Tax Planning Strategies, 2016 Year-End Tax Planning Series
A number of tax planning strategies should be considered with your year-end analysis. For instance, strategies involving the acceleration of expenses and/or the deferral of income can often provide an immediate cash tax benefit. Additionally, capital gains planning (including capital loss harvesting) and contributions to tax-deferred accounts, such as retirement savings and flexible spending accounts play a role in a successful year-end tax strategy. Testing your current tax posture for the Alternative Minimum Tax (“AMT”) liability should also be an integral part of every year-end review, especially when deciding when to pay any balance due on your state tax liability. Keep in mind that tax reform is very likely in 2017, which may impact the advisability of some of these strategies.
- Prepay January 2017 mortgage in December 2016 maximize 2016 interest deduction.
- Defer recognition of gain on the sales of business and/or investment property through like-kind exchanges and installment sales.
- Use the $14,000 per donee annual gift tax exclusion (Spouses together can gift up to $28,000 per donee) by timing gifts, including front-loading gifts for a qualified college tuition program.
- Cash basis taxpayers can accelerate payment of employee bonuses by year-end to reduce their taxable income. Accrual basis taxpayers can generally defer the payment of non-owner employee bonuses until the fifteenth day of the third month following the taxable year of the accrual.
- Cash basis taxpayers can delay billing to curb revenue received (taxable) toward the end of the year.
- Evaluate outstanding receivables and notes for collectability and potential full or partial write-off.
- Analyze “at-risk” and general tax basis in business entities to ensure the proper tax impact from pass-thru income, losses, credits, and distributions.
- Evaluate the long-term cost-benefit of C-Corp vs. S-Corp vs. LLC structure in light of higher individual income tax rates.
- Review inventory to identify subnormal goods that may be offered for sale below carrying cost. Even if not sold by year-end, the difference between the reduced sales price and the carrying cost may be written off for income tax purposes.
- Pay expenses by credit card to claim deductions without using immediate cash (and earn reward points).
- Analyze passive activities to determine if “active” status can be achieved, and evaluate elections to “group” certain activities for purposes of determining net gains and losses from active and passive activities.
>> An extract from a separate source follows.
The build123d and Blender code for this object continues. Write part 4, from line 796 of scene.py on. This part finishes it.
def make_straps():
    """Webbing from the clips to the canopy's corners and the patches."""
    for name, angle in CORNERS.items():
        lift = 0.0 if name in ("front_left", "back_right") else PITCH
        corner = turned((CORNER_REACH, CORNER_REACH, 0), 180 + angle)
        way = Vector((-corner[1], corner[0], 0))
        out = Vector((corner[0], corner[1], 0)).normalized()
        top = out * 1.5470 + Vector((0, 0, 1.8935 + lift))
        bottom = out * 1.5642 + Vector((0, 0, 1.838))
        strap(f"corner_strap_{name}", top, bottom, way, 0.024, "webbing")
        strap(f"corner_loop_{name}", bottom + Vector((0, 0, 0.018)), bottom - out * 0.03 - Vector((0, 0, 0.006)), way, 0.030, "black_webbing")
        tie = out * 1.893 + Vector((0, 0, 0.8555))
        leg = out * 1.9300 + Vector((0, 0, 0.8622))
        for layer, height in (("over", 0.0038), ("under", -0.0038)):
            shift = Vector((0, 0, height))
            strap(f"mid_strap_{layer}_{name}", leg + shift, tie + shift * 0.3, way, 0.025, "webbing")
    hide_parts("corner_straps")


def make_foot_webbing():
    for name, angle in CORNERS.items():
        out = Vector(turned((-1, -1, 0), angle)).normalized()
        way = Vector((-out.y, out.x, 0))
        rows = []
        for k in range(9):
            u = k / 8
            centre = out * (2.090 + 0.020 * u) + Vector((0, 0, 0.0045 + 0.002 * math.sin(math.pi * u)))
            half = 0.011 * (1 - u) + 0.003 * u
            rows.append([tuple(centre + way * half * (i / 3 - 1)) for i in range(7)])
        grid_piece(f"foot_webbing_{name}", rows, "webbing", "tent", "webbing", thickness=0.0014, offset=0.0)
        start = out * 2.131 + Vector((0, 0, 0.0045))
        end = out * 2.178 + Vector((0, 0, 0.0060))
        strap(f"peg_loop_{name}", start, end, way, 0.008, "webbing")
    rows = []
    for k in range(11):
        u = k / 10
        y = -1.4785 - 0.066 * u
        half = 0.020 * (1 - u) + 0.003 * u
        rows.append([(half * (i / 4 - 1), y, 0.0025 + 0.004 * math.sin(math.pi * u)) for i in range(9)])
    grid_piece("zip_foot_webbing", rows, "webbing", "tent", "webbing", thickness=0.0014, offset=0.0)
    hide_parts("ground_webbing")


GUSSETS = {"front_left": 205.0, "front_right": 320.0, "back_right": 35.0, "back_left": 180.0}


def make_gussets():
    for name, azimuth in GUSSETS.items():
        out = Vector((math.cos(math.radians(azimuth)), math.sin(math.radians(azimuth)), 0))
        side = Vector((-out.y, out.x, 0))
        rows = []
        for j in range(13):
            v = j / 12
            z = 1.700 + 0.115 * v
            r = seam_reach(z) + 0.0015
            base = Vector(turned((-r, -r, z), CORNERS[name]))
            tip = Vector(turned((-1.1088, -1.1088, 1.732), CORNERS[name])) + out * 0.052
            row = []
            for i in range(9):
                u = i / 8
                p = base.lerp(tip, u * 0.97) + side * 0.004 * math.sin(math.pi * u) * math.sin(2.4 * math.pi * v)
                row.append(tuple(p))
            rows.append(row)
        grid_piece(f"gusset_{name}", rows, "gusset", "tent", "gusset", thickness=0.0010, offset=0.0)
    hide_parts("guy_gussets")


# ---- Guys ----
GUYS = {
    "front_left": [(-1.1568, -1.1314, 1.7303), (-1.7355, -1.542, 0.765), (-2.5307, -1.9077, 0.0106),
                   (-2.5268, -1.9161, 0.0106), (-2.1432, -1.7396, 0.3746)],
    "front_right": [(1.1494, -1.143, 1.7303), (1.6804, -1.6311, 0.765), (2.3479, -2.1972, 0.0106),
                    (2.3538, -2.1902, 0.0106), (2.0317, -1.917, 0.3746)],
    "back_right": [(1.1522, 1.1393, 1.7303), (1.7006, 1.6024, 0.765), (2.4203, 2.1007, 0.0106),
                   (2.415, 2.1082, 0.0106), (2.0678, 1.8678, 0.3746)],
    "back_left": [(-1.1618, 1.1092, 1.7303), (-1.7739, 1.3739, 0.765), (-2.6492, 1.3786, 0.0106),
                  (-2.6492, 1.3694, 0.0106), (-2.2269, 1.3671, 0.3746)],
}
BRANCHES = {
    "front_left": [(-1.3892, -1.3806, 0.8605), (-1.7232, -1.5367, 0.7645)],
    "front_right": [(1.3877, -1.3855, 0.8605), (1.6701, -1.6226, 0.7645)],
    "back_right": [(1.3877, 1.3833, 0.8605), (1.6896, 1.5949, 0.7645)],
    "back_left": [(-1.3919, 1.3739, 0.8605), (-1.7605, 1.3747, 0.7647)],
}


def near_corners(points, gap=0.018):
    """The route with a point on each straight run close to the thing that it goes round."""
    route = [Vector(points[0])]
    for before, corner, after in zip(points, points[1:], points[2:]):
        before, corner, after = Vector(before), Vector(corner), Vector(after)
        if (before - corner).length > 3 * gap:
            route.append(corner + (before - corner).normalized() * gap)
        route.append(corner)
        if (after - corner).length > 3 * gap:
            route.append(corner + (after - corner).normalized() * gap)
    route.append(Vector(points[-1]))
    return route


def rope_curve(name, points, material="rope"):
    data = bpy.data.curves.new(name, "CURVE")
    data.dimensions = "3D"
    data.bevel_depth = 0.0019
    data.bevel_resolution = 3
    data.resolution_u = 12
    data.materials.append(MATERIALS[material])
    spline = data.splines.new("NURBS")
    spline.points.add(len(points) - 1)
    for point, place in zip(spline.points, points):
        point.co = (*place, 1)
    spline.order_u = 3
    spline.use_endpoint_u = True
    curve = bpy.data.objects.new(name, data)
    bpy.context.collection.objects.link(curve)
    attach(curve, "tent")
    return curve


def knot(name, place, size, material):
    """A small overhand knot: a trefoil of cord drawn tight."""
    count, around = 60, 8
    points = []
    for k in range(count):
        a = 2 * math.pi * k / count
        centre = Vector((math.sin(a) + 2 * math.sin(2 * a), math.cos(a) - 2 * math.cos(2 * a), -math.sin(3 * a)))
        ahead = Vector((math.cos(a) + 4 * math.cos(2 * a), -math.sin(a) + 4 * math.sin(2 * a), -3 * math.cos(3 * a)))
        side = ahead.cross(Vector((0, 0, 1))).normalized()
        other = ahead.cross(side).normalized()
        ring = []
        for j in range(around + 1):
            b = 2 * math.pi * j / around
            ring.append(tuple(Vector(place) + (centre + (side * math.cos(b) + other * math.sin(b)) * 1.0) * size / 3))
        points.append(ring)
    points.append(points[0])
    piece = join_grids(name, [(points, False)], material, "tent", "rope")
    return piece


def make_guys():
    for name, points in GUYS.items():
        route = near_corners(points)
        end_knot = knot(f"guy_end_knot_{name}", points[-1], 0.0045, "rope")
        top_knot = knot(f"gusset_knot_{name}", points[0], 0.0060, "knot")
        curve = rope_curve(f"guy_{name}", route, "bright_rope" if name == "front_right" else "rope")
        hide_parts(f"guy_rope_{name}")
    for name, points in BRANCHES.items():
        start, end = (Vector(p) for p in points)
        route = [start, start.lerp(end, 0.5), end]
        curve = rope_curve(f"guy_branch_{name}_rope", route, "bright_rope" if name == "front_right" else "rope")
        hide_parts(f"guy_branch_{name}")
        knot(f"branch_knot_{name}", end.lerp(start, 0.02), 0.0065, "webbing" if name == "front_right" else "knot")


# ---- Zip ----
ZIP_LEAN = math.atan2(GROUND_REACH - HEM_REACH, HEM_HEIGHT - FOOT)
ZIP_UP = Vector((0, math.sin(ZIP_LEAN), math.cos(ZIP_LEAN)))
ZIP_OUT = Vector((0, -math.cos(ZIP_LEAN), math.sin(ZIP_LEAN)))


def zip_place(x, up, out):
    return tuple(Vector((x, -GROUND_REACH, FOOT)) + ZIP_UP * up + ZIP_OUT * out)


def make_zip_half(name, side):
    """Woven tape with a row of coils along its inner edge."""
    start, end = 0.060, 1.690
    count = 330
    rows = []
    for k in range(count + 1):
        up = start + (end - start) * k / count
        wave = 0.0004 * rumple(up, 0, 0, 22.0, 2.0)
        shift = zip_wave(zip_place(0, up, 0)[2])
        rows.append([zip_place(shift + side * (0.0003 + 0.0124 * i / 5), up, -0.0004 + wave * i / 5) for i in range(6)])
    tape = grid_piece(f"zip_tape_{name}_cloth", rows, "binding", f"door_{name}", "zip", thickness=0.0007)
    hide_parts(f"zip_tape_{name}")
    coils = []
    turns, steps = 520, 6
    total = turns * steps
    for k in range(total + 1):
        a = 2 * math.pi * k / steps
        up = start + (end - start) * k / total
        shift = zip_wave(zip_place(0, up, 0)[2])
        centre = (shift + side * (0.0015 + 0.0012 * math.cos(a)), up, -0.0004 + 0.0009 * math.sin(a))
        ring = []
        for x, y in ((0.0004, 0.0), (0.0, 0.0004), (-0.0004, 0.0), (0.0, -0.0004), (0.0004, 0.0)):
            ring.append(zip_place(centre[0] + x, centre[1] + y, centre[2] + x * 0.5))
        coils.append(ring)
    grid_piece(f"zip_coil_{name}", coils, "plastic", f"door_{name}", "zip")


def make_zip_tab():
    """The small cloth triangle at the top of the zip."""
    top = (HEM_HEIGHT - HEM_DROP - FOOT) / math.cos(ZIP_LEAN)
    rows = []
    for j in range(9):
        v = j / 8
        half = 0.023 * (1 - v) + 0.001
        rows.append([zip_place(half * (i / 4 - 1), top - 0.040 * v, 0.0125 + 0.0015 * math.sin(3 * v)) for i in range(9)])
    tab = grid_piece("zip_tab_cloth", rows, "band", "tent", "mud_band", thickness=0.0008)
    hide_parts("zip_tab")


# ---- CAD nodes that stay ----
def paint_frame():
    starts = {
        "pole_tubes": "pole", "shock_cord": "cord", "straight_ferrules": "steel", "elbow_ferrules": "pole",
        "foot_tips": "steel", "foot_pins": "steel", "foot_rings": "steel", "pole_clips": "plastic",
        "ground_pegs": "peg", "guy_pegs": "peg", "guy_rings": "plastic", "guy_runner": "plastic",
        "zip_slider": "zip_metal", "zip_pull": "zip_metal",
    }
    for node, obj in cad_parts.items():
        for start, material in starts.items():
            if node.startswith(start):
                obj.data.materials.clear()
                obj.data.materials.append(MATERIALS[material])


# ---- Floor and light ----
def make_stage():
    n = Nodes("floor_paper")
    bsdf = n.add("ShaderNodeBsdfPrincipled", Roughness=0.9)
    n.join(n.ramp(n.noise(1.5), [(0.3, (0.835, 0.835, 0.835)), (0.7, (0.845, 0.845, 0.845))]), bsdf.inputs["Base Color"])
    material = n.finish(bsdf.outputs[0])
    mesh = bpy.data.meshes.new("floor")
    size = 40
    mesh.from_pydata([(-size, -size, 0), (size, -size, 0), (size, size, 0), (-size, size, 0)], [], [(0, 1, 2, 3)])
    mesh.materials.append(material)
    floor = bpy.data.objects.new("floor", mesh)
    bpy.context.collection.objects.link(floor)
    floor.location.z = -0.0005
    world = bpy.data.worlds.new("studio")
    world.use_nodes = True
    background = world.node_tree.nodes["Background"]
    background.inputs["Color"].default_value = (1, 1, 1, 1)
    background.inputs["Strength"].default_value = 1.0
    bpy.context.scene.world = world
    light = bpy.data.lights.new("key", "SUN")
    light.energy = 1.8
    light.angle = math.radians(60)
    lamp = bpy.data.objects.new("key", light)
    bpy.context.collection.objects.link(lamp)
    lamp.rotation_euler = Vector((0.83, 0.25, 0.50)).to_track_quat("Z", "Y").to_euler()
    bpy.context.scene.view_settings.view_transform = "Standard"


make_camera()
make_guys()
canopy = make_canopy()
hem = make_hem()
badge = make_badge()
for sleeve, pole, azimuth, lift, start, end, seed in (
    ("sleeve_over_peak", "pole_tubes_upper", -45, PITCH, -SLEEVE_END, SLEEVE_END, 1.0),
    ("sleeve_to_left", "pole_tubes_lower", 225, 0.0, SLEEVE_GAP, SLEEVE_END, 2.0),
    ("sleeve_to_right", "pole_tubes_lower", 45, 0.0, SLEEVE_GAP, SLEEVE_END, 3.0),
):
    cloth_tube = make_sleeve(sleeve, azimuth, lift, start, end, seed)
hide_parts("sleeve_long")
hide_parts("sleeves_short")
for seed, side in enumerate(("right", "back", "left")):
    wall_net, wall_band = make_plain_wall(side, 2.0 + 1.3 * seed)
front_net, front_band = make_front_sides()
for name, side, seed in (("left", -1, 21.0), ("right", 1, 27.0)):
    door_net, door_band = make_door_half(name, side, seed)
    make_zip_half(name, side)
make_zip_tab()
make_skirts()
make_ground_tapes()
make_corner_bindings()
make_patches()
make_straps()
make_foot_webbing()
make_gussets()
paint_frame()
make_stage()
- Evaluate whether tax nexus in a new state or local tax jurisdictions has been established.
- Time charitable contributions, including donations of appreciated securities. Remember to retain important tax acknowledgment letters and secure appraisals if necessary to substantiate deduction.
- Consider the establishment of an IC-DISC to reduce tax on export income.
- Consider funding a Health Savings Account if you meet the eligibility requirements.
- Establish a pension or profit sharing retirement plan for your business by year-end, although funding can occur after year-end.
- Establish a Roth IRA. High net worth taxpayers can benefit from the informally-named “Backdoor Roth IRA” contribution, even if their income exceeds the Roth IRA AGI limitation.
Note that taxpayers in AMT for 2016 may need to modify certain of the aforementioned strategies.